# What you need to do
Print the first line of the material below and each line after it, exactly as written, ending with the line that contains "length=2.3, pitch=3.1, height=0.05)".

----------

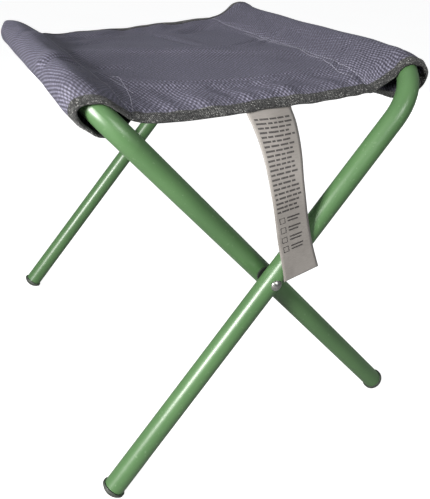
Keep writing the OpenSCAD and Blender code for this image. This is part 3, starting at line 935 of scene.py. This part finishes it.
def build_binding(label, side, replaced):
    """The tape folded over one long edge, and its stitches; side is -1 at the front."""
    strip = edge_strip(side)
    ring = np.stack([on_edge(strip, inset, height) for inset, height in TAPE_SECTION], 1)
    wobble = 0.14 * np.sin(np.arange(SECTION_ROWS) / 2.3)[:, None, None]
    ring = ring + wobble * (ring - ring.mean(1, keepdims=True)) * 0.25
    count = len(TAPE_SECTION)
    verts = ring.reshape(-1, 3)
    first = tuple(range(count))
    last = tuple(range(len(verts) - count, len(verts)))
    faces = grid_faces(SECTION_ROWS, count, closed=True, flip=side < 0)
    faces += [first[::-1], last] if side > 0 else [first, last[::-1]]
    along = lengths_along(strip[1][:, EDGE_EDGE_COLUMN])
    around = lengths_along(np.array(TAPE_SECTION))
    uvs = np.stack([np.repeat(along, count), np.tile(around, SECTION_ROWS)], 1)
    tape = mesh_object(f"{label}_binding", verts, faces, uvs, TAPE)
    fit_to_frame(tape, replaced)

    path = on_edge(strip, TAPE_STITCH_INSET, TAPE_STITCH_HEIGHT)
    up = on_edge(strip, TAPE_STITCH_INSET, TAPE_STITCH_HEIGHT + 1) - path
    stitch_row(f"{label}_binding_stitches", path, up, TAPE_THREAD,
               length=2.3, pitch=3.1, height=0.05)


# ---------------------------------------------------------------- the label
LABEL_WIDTH, LABEL_THICKNESS = 33.0, 0.35
# The label from the hem down: left x, right x, y, left z, right z, as seen from the front.
LABEL_STATIONS = np.array([
    (-13.5, 25.0, -153.5, 311.0, 311.6),
    (-13.5, 26.0, -155.5, 306.9, 307.0),
    (-11.5, 27.0, -161.0, 299.1, 299.3),
    (-10.0, 25.5, -169.0, 288.3, 289.6),
    (-9.5, 23.0, -178.0, 274.7, 277.3),
    (-9.5, 20.5, -186.0, 261.0, 263.9),
    (-8.0, 20.5, -190.9, 245.1, 249.2),
    (-5.0, 23.5, -191.1, 228.9, 233.0),
    (-2.0, 27.0, -191.1, 212.6, 217.7),
    (1.5, 31.0, -191.1, 197.3, 203.4),
    (4.5, 35.0, -191.1, 184.2, 191.4),
    (6.0, 38.0, -191.1, 175.5, 183.0),
])


def build_label():
    """The strip hanging from the front hem; returns its face, normals and lengths down it."""
    left_x, right_x, centre_y, left_z, right_z = catmull(LABEL_STATIONS, 8).T[..., None]
    rows, cols = len(left_x), 13
    w = np.linspace(0, 1, cols)
    # the curl and the ripple of the side edges die out down the label
    fade = np.clip((centre_y + 188) / 20, 0, 1)
    curl = 0.5 * (1 - np.cos(2 * math.pi * w))
    ripple = 1.1 * np.sin(np.linspace(0, 3.2 * math.pi, rows))[:, None] * (w - 0.5) ** 2 * 4
    middle = np.stack([
        left_x * (1 - w) + right_x * w,
        centre_y - curl * fade + ripple * fade,
        left_z * (1 - w) + right_z * w], -1)
    normal = unit(np.cross(np.gradient(middle, axis=0), np.gradient(middle, axis=1)))
    face, verts, faces = slab(middle, normal, LABEL_THICKNESS, flip=True)
    down = lengths_along(middle[:, cols // 2])
    uvs = np.stack([np.tile(w * LABEL_WIDTH, 2 * rows), np.tile(np.repeat(down, cols), 2)], 1)
    label = mesh_object("care_label_strip", verts, faces, uvs, LABEL)
    fit_to_frame(label, ("care_label",))
    return face, normal, down


MARGIN = 3.0
TEXT_ROWS, TEXT_START, TEXT_PITCH, TEXT_HEIGHT = 21, 9.0, 3.6, 1.5
SYMBOL_ROWS, SYMBOL_GAP, SYMBOL_PITCH = 4, 2.6, 6.0
# the four sides of a symbol's square: from and to across, from and to down
SYMBOL_SIDES = [(4, 9.4, 0, 0.5), (4, 9.4, 4.6, 5.1), (4, 4.5, 0, 5.1), (8.9, 9.4, 0, 5.1)]
SYMBOL_TEXT_LEFT = 12
SYMBOL_TEXT = [(9, 15, 0.4, 1.7), (6, 12, 3.2, 4.5)]   # shortest, longest, from and to down
BAR_STEP = 1.2                 # spacing of vertices along a bar
INK_LIFTS = (0.05, 0.12)       # underside and face of the ink over the label


def printed_bars():
    """The label's printing: bars as (from, to) across and (from, to) down the label, in mm."""
    random = np.random.RandomState(11)
    bars = []
    down = TEXT_START
    for _ in range(TEXT_ROWS):
        across = MARGIN
        end = LABEL_WIDTH - MARGIN - random.uniform(0, 6)
        while across < end - 1.5:
            word = random.uniform(2.4, 7.5)
            bars.append((across, min(across + word, end), down, down + TEXT_HEIGHT))
            across += word + random.uniform(0.8, 1.2)
        down += TEXT_PITCH
    for _ in range(SYMBOL_ROWS):
        down += SYMBOL_GAP
        bars += [(a, b, down + c, down + d) for a, b, c, d in SYMBOL_SIDES]
        for shortest, longest, c, d in SYMBOL_TEXT:
            right = SYMBOL_TEXT_LEFT + random.uniform(shortest, longest)
            bars.append((SYMBOL_TEXT_LEFT, right, down + c, down + d))
        down += SYMBOL_PITCH
    return bars


def print_label(face, normal, down):
    """Lays the printed bars on the label's face as thin raised films."""
    rows, cols = face.shape[:2]

    def label_point(across, distance, lift):
        i, part_i = split_index(np.interp(distance, down, np.arange(rows)), rows)
        j, part_j = split_index(across / LABEL_WIDTH * (cols - 1), cols)
        point, outwards = 0, 0
        for row, row_share in ((i, 1 - part_i), (i + 1, part_i)):
            for col, col_share in ((j, 1 - part_j), (j + 1, part_j)):
                point = point + row_share * col_share * face[row, col]
                outwards = outwards + row_share * col_share * normal[row, col]
        return point + unit(outwards) * lift

    verts, faces = [], []
    for left, right, top, bottom in printed_bars():
        count = max(2, int((right - left) / BAR_STEP) + 1)
        # first vertices of the four long edges: under top and bottom, face top and bottom
        a, b, c, d = (len(verts) + k * count for k in range(4))
        for lift in INK_LIFTS:
            for distance in (top, bottom):
                for across in np.linspace(left, right, count):
                    verts.append(label_point(across, distance, lift))
        for k in range(count - 1):
            faces.append((c + k, d + k, d + k + 1, c + k + 1))
            faces.append((a + k, a + k + 1, b + k + 1, b + k))
            faces.append((a + k, c + k, c + k + 1, a + k + 1))
            faces.append((b + k, b + k + 1, d + k + 1, d + k))
        faces.append((a, b, d, c))
        k = count - 1
        faces.append((a + k, c + k, d + k, b + k))
    verts = np.array(verts)
    ink = mesh_object("care_label_marks", verts, faces, None, INK, smooth_shade=False)
    fit_to_frame(ink)


# ---------------------------------------------------------------- stage, light and camera
def build_world():
    """White to the camera, and a dim cool light to everything else."""
    world = bpy.data.worlds.new("studio")
    bpy.context.scene.world = world
    net = Nodes(world)
    ambient = net.tree.nodes["Background"]
    ambient.inputs[0].default_value = (0.93, 0.96, 1.0, 1)
    ambient.inputs[1].default_value = 0.18
    seen = net.node("ShaderNodeBackground", {0: (1, 1, 1, 1)})
    is_camera = net.node("ShaderNodeLightPath").outputs["Is Camera Ray"]
    both = net.node("ShaderNodeMixShader",
                    {0: is_camera, 1: ambient.outputs[0], 2: seen.outputs[0]})
    net.feed(net.tree.nodes["World Output"].inputs[0], both.outputs[0])


def floor_material():
    """Pale and glowing to the camera; it throws back less light than it shows."""
    material, net = new_material("floor")
    bounce = 0.24
    cloud = net.noise(net.object_coords(), scale=3.0, detail=3.0)
    net.surface({
        "Base Color": net.ramp(cloud, [(0.2, srgb(170, 170, 169)), (0.8, srgb(178, 178, 177))]),
        "Roughness": 0.8,
        "Emission Color": (1, 1, 1, 1),
        "Emission Strength": 0.88,
    })
    dim = net.node("ShaderNodeBsdfDiffuse", {0: (bounce, bounce, bounce, 1)})
    is_camera = net.node("ShaderNodeLightPath").outputs["Is Camera Ray"]
    shown = net.tree.nodes["Principled BSDF"]
    both = net.node("ShaderNodeMixShader",
                    {0: is_camera, 1: dim.outputs[0], 2: shown.outputs[0]})
    net.feed(net.tree.nodes["Material Output"].inputs[0], both.outputs[0])
    return material


def build_floor():
    sides = 40
    radii = [400, 900, 1800, 3200, 6000]
    verts = [(0, 0, 0)]
    for radius in radii:
        for k in range(sides):
            angle = 2 * math.pi * k / sides
            verts.append((radius * math.cos(angle), radius * math.sin(angle), 0))
    faces = [(0, 1 + k, 1 + (k + 1) % sides) for k in range(sides)]
    for i in range(len(radii) - 1):
        for k in range(sides):
            a, b = 1 + i * sides + k, 1 + i * sides + (k + 1) % sides
            faces.append((a, a + sides, b + sides, b))
    mesh_object("floor", verts, faces, None, floor_material())


def area_light(name, location, target, size, power, color=(1, 1, 1), glossy=True):
    light = bpy.data.lights.new(name, "AREA")
    light.shape = "RECTANGLE"
    light.size, light.size_y = size
    light.energy = power
    light.color = color
    obj = bpy.data.objects.new(name, light)
    bpy.context.scene.collection.objects.link(obj)
    obj.location = location
    aim = Vector(target) - Vector(location)
    obj.rotation_euler = aim.to_track_quat("-Z", "Y").to_euler()
    if not glossy:
        obj.visible_glossy = False


def build_lights():
    area_light("key", location=(-0.82, -0.52, 0.56), target=(-0.08, -0.05, 0.28),
               size=(0.26, 0.34), power=17.5, color=(1.0, 0.99, 0.97))
    area_light("front", location=(0.15, -0.95, 0.8), target=(-0.05, -0.12, 0.28),
               size=(0.35, 0.35), power=3.2)
    area_light("top", location=(0.1, 0.2, 1.9), target=(0, 0, 0.25),
               size=(1.2, 1.2), power=1.2, color=(0.97, 0.98, 1.0))
    # low fills under the seat's plane, for the sides that face away from the camera
    area_light("right", location=(1.2, 0.35, 0.24), target=(0, 0, 0.2),
               size=(0.9, 0.4), power=6, color=(0.98, 0.99, 1.0), glossy=False)
    area_light("back", location=(-0.3, 1.4, 0.24), target=(0, 0, 0.2),
               size=(1.0, 0.4), power=6, color=(0.98, 0.99, 1.0), glossy=False)


def build_camera():
    camera = bpy.data.cameras.new("camera")
    obj = bpy.data.objects.new("camera", camera)
    bpy.context.scene.collection.objects.link(obj)
    bpy.context.scene.camera = obj
    camera.sensor_fit = "VERTICAL"
    camera.sensor_height = 36.0
    camera.lens = 45.309499
    camera.shift_x = -0.0201002004
    camera.shift_y = -0.098416834
    camera.clip_end = 50
    location = (-0.23144, -0.55991, 0.44067)
    forward = Vector((0.40557, 0.81844, -0.40702)).normalized()
    right = Vector((0.89956, -0.43639, 0.01887)).normalized()
    up = right.cross(forward).normalized()
    right = forward.cross(up).normalized()
    rows = [(right[i], up[i], -forward[i], location[i]) for i in range(3)]
    obj.matrix_world = Matrix(rows + [(0, 0, 0, 1)])


# ---------------------------------------------------------------- building it all
paint_cad_pieces()
cloth_upper, cloth_normal = build_cloth()
build_binding("front", -1, ("front_edge_binding", "outer_sleeve_end_bindings",
                            "inner_sleeve_end_bindings"))
build_binding("back", 1, ("back_edge_binding",))
stitch_seams(cloth_upper, cloth_normal)
for line_name, thread_radius, line_path in SEWN_LINES:
    sew_line(line_name, thread_radius, line_path, cloth_upper, cloth_normal)
print_label(*build_label())
build_world()
build_floor()
build_lights()
build_camera()

bpy.context.scene.view_settings.view_transform = "Standard"
bpy.context.scene.view_settings.look = "None"

bpy.context.view_layer.update()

----------

# Task result
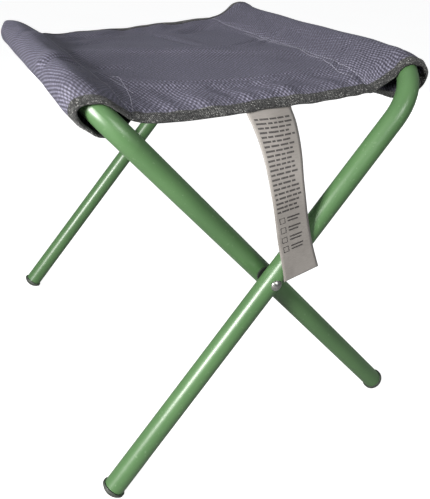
Keep writing the OpenSCAD and Blender code for this image. This is part 3, starting at line 935 of scene.py. This part finishes it.
def build_binding(label, side, replaced):
    """The tape folded over one long edge, and its stitches; side is -1 at the front."""
    strip = edge_strip(side)
    ring = np.stack([on_edge(strip, inset, height) for inset, height in TAPE_SECTION], 1)
    wobble = 0.14 * np.sin(np.arange(SECTION_ROWS) / 2.3)[:, None, None]
    ring = ring + wobble * (ring - ring.mean(1, keepdims=True)) * 0.25
    count = len(TAPE_SECTION)
    verts = ring.reshape(-1, 3)
    first = tuple(range(count))
    last = tuple(range(len(verts) - count, len(verts)))
    faces = grid_faces(SECTION_ROWS, count, closed=True, flip=side < 0)
    faces += [first[::-1], last] if side > 0 else [first, last[::-1]]
    along = lengths_along(strip[1][:, EDGE_EDGE_COLUMN])
    around = lengths_along(np.array(TAPE_SECTION))
    uvs = np.stack([np.repeat(along, count), np.tile(around, SECTION_ROWS)], 1)
    tape = mesh_object(f"{label}_binding", verts, faces, uvs, TAPE)
    fit_to_frame(tape, replaced)

    path = on_edge(strip, TAPE_STITCH_INSET, TAPE_STITCH_HEIGHT)
    up = on_edge(strip, TAPE_STITCH_INSET, TAPE_STITCH_HEIGHT + 1) - path
    stitch_row(f"{label}_binding_stitches", path, up, TAPE_THREAD,
               length=2.3, pitch=3.1, height=0.05)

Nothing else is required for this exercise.